The property that contains the trail by the college once had been on the school’s land-development plan, Doctrow said.“I feel personal satisfaction that it’s become a part of the community,” she said of the trail.
To learn more about Doctrow’s art, visit doctrow.com.
Cindy Garren, SFSC’s director of cultural programs, said Doctrow and Futral have each made invaluable contributions to the college. “Both Mollie and Cathy have had a tremendous impact on the students,” Garren said, “and they have impacted artists not just locally, but artists throughout the state who have exhibited in a professional environment.”
One of those artists is Max Gooding, of Naples. Gooding, who earned an associate of arts degree from SFSC in 2009, said having the opportunity to learn from Futral and Doctrow was like winning the lottery. “I would not be the artist I am today without them,” he said.
Gooding, who went on to earn a bachelor’s in landscape architecture at the University of Florida, works with watercolors and creates black-and-white drawings in ink.
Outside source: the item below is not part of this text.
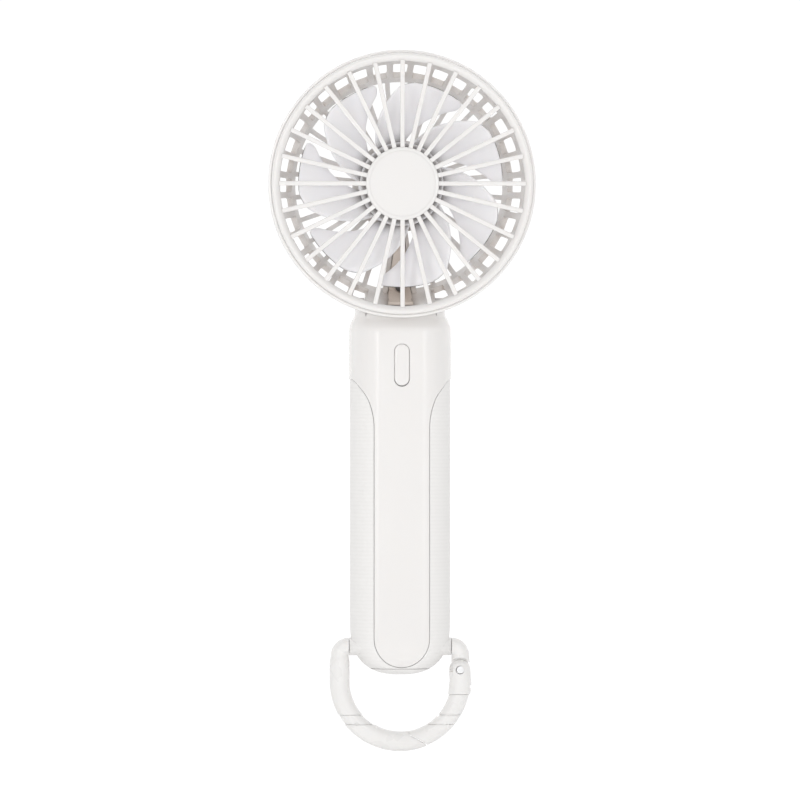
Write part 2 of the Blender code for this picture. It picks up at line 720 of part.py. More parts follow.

He said SFSC owns several of his pieces, including the first watercolor painting he produced in 2008.
Garren said SFSC’s new museum curator will be Megan Stepe, who currently is an arts department adjunct instructor and the fine art gallery curator at Seminole State College of Florida in Sanford. And Futral said Avon Park High School art teacher Karla Respress will take over her position at SFSC in the fall. Futral said Respress is one of her former students at the college and taught the pottery night class at SFSC. “She’s very friendly and encouraging, and I think she’ll bring a lot of students to the college,” Futral said.